— start —

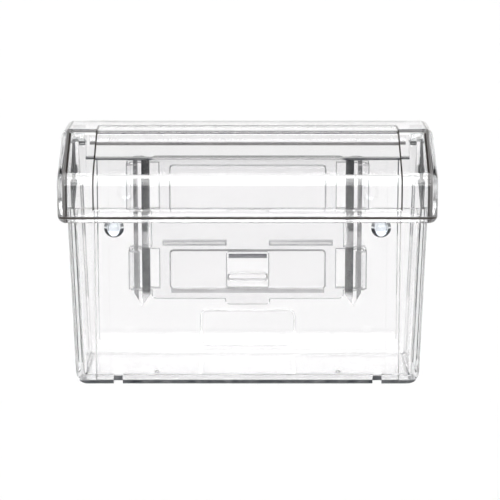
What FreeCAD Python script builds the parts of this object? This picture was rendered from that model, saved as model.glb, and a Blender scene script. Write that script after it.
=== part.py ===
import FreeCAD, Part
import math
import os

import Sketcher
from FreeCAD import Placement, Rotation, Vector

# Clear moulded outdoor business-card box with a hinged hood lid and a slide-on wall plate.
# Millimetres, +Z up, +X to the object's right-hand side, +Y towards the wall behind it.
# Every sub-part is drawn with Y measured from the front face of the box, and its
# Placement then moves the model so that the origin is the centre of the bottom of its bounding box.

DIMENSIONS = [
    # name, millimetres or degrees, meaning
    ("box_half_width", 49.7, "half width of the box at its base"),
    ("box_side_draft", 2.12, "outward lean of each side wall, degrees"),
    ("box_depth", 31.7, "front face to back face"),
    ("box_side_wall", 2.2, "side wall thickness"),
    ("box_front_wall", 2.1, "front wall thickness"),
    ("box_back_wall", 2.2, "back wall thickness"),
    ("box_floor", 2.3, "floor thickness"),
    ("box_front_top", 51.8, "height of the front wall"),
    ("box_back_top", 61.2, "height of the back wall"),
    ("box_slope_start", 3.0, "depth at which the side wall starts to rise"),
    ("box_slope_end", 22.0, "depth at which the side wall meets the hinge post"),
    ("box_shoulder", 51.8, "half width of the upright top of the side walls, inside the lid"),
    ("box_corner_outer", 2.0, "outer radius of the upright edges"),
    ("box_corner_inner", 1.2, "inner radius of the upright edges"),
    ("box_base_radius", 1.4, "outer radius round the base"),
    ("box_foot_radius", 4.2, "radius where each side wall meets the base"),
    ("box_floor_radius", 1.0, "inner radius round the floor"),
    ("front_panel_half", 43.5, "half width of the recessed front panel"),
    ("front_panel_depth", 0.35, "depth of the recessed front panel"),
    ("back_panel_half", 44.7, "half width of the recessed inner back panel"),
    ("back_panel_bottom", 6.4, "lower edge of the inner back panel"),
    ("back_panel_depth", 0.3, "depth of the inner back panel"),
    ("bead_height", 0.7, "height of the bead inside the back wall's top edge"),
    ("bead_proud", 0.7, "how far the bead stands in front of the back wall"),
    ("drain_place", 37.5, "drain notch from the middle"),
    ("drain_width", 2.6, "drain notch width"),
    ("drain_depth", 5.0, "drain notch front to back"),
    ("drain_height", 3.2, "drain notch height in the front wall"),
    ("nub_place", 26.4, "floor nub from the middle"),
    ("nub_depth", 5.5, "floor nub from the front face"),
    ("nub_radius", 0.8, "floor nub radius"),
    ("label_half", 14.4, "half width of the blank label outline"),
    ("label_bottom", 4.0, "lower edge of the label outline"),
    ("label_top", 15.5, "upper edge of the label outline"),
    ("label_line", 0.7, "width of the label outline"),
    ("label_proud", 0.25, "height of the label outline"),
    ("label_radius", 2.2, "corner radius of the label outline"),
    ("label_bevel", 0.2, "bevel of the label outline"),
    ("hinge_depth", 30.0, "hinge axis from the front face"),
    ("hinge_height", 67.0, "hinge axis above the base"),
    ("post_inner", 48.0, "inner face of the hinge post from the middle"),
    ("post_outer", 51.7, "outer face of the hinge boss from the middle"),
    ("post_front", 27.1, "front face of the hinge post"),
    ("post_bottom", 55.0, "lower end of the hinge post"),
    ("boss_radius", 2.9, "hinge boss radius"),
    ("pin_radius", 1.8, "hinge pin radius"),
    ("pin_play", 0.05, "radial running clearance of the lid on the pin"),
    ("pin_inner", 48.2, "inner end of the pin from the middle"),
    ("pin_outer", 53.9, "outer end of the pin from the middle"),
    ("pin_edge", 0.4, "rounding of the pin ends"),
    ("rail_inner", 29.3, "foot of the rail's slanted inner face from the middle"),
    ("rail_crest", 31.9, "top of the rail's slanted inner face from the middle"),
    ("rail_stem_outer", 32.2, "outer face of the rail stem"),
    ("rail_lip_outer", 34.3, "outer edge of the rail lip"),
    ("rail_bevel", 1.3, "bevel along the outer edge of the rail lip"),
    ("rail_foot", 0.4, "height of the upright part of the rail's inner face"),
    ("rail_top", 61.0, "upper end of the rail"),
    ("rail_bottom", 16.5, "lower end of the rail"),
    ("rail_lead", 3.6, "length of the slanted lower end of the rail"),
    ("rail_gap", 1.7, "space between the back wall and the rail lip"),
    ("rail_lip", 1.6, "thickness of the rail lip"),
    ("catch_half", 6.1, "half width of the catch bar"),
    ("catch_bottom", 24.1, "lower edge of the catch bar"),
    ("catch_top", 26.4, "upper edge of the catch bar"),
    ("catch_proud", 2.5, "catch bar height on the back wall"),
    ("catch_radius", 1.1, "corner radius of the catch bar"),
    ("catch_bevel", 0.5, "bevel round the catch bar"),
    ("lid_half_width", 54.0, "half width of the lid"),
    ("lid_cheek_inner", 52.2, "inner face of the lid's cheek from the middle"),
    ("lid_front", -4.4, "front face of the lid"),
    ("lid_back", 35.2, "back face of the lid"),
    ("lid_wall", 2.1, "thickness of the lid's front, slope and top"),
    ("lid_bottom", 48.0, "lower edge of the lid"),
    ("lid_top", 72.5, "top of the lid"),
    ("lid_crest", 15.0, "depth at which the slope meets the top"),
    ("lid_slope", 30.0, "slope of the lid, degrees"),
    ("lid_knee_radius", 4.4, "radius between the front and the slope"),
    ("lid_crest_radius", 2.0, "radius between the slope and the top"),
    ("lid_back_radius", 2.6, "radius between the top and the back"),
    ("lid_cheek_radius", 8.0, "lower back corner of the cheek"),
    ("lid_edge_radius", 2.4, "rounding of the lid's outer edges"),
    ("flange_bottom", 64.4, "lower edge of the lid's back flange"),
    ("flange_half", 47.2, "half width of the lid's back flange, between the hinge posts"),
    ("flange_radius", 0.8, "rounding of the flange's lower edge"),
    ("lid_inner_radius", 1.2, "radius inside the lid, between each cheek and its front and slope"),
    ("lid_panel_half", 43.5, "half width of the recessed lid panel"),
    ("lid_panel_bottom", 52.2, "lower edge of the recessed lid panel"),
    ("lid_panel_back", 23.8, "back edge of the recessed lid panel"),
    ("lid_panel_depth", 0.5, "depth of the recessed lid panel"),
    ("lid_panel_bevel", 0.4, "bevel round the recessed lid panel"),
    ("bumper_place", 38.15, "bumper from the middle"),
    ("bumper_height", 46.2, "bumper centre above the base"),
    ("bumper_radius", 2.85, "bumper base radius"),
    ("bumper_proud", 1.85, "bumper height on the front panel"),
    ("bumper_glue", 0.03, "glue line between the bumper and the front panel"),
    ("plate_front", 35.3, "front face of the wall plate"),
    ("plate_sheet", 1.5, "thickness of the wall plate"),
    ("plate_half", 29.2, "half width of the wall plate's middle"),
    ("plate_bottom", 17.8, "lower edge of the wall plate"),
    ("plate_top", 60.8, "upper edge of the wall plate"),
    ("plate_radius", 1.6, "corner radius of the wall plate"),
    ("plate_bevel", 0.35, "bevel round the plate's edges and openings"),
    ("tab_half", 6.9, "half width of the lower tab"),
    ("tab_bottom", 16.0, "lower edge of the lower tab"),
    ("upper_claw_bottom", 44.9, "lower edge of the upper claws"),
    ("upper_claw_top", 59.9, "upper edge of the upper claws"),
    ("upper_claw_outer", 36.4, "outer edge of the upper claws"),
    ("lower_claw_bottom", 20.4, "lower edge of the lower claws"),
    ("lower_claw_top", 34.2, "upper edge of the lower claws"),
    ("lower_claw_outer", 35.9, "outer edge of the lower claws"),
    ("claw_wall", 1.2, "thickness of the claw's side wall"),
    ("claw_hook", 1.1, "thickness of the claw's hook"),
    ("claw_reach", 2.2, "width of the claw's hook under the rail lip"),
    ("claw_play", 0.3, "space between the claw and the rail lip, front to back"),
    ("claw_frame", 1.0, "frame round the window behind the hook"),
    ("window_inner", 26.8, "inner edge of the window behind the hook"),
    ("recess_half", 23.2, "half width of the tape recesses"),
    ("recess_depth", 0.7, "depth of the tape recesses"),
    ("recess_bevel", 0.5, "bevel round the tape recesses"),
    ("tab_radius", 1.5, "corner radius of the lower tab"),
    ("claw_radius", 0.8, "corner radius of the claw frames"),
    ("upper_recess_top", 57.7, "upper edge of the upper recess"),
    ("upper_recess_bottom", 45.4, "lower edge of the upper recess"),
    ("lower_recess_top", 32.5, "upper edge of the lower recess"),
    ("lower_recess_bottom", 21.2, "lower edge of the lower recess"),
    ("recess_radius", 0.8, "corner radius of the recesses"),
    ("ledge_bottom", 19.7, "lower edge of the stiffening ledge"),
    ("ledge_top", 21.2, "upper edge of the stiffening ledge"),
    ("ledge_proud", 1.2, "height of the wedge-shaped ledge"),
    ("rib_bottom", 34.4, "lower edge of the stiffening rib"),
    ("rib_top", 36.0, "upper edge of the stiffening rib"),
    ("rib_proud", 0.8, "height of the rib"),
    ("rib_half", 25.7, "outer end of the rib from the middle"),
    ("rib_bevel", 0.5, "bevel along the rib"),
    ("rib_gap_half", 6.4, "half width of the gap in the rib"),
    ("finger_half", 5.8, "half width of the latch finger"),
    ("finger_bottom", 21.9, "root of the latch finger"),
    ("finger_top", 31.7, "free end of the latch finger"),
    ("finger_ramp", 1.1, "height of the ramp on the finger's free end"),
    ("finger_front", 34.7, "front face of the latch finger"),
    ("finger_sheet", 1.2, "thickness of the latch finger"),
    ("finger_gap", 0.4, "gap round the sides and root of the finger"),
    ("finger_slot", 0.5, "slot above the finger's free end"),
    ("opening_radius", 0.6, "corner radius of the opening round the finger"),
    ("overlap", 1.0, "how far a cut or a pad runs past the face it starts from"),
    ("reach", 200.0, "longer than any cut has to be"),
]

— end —
— start —

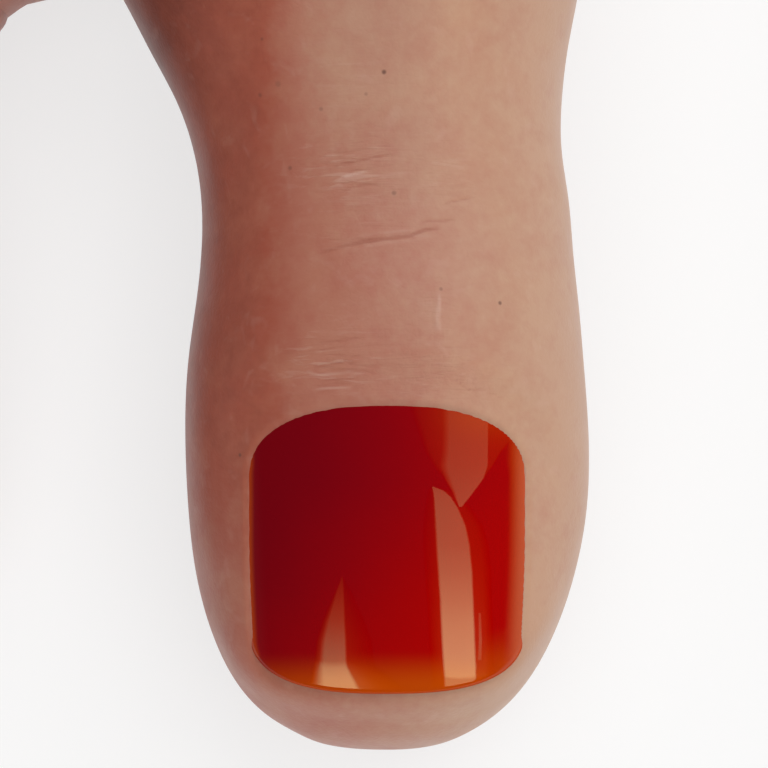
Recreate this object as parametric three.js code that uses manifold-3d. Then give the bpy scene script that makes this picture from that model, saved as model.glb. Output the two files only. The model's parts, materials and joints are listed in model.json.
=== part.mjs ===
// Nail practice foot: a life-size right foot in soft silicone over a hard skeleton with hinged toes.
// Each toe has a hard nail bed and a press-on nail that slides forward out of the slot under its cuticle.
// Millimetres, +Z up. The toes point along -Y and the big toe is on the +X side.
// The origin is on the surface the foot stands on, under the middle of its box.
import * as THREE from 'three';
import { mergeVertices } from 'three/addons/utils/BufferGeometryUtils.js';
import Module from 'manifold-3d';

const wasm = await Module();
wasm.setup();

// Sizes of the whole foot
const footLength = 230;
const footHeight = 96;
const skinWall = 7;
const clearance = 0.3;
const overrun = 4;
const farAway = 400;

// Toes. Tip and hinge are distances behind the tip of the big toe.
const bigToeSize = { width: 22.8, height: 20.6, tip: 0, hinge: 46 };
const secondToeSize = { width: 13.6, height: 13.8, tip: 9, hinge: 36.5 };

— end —
— start —

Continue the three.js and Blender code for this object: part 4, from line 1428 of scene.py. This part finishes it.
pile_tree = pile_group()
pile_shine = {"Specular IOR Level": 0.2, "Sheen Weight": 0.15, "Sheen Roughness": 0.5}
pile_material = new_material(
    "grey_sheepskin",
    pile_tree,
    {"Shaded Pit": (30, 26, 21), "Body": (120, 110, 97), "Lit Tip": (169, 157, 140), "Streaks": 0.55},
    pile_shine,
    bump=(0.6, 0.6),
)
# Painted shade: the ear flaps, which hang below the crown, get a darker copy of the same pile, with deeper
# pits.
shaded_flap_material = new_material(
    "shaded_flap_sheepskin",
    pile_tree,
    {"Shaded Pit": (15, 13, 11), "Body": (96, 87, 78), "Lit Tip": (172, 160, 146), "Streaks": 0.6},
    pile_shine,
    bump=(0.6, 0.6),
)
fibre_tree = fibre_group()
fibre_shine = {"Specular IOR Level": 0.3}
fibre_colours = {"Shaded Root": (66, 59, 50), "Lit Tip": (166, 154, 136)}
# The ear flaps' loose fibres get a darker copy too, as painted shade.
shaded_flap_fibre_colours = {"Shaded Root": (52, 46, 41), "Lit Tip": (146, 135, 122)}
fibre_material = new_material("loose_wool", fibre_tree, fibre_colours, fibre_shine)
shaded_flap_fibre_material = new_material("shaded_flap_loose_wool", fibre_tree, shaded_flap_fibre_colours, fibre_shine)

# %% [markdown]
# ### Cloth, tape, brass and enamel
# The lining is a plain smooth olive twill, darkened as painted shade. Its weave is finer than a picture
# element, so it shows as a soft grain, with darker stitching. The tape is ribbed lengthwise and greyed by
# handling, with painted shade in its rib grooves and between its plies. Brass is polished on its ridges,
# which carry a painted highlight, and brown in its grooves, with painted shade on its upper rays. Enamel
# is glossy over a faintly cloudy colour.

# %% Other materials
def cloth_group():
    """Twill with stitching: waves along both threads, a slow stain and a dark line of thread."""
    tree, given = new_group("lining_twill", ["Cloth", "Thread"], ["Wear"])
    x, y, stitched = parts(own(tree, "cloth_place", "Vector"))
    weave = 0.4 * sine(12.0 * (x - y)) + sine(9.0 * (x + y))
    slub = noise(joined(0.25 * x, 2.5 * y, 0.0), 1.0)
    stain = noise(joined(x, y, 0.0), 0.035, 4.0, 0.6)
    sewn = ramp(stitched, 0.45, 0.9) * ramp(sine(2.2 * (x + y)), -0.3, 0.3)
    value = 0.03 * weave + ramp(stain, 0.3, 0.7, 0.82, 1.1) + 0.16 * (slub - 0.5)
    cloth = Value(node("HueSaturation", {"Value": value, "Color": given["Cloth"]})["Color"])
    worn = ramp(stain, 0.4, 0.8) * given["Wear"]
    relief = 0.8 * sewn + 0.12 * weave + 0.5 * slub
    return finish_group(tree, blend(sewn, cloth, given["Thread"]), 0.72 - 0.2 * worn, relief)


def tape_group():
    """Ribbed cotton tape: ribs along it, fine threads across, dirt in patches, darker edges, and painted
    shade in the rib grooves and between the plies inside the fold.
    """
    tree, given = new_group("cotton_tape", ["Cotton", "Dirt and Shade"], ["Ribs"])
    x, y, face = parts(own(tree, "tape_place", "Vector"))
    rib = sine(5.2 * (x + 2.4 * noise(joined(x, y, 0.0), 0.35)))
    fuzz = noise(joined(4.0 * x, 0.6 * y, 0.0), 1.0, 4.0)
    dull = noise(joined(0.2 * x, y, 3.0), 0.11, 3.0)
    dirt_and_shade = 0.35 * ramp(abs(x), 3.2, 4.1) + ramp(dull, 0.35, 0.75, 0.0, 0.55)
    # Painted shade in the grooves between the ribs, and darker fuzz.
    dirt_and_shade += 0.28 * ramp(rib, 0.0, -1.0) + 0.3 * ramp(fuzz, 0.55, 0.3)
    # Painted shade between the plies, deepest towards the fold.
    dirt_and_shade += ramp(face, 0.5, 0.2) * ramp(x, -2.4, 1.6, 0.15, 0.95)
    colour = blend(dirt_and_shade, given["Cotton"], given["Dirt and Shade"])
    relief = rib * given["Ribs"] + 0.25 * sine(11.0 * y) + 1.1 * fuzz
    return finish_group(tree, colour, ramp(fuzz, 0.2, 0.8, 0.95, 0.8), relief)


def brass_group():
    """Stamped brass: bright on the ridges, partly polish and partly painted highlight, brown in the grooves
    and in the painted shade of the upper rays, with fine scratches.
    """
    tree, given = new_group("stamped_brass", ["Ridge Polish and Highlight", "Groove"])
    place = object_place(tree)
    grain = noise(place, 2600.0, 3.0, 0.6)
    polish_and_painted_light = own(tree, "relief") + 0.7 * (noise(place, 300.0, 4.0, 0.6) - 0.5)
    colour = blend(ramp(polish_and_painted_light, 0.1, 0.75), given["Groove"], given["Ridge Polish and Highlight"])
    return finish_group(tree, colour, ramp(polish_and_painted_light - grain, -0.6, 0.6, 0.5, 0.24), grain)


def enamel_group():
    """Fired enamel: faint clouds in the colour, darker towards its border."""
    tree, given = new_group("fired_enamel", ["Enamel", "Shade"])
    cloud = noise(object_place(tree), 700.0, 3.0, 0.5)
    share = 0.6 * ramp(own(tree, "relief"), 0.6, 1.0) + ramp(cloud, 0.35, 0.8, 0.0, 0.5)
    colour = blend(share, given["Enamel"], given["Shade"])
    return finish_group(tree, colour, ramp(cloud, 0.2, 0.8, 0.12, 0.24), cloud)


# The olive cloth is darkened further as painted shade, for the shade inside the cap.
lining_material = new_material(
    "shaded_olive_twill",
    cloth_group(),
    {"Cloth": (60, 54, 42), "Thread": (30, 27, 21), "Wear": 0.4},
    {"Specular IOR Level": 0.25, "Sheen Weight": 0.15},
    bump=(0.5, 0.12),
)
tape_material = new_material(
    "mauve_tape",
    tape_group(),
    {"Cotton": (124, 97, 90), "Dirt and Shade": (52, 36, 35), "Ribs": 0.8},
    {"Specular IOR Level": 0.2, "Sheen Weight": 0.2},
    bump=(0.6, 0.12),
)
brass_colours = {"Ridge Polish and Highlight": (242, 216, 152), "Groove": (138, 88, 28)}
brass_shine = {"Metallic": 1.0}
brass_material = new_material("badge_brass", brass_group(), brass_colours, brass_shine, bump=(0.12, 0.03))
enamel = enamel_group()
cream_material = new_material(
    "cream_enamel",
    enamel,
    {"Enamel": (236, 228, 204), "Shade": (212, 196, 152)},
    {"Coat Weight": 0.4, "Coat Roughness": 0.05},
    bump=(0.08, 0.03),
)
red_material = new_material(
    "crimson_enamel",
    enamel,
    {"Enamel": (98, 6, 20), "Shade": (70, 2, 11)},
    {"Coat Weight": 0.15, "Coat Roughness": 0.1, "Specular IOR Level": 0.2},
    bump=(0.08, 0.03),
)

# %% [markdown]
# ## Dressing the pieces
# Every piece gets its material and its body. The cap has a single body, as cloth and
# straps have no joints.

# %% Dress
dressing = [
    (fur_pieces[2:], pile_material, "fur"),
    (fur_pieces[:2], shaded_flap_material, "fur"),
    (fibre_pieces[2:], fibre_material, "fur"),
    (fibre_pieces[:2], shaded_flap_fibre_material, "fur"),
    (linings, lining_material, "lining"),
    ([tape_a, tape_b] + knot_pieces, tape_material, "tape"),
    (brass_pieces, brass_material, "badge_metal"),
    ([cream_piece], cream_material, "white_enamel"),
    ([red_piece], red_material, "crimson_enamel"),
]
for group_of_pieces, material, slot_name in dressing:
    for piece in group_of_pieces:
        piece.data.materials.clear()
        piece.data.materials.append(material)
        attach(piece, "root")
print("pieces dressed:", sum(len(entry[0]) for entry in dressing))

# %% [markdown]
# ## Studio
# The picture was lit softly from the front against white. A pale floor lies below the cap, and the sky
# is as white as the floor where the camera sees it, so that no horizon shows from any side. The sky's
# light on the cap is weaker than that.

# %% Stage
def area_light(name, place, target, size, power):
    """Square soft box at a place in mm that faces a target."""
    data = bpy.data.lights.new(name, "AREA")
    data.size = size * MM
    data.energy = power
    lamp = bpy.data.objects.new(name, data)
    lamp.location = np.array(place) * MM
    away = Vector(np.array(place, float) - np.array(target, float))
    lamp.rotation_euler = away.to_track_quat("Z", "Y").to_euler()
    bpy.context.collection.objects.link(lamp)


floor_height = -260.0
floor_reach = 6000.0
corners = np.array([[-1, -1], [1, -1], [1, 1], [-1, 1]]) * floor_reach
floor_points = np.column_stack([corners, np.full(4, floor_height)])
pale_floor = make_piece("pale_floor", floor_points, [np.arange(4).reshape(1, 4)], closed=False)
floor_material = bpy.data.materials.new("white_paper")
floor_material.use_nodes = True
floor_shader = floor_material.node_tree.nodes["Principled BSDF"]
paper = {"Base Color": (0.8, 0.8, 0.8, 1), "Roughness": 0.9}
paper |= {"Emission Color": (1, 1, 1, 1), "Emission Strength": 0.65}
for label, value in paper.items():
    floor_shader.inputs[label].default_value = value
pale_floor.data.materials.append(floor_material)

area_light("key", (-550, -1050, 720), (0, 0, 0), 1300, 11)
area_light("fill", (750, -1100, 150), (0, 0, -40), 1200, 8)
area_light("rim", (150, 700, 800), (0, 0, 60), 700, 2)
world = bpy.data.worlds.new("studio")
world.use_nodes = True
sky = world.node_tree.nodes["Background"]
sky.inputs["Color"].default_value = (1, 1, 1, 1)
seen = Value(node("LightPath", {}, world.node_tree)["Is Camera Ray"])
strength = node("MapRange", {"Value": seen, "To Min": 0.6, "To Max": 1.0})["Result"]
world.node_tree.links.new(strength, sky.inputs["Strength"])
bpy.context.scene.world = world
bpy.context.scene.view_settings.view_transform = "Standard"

— end —

Of the lines in the data above, how many contain the word "picture"? Give only that figure.

4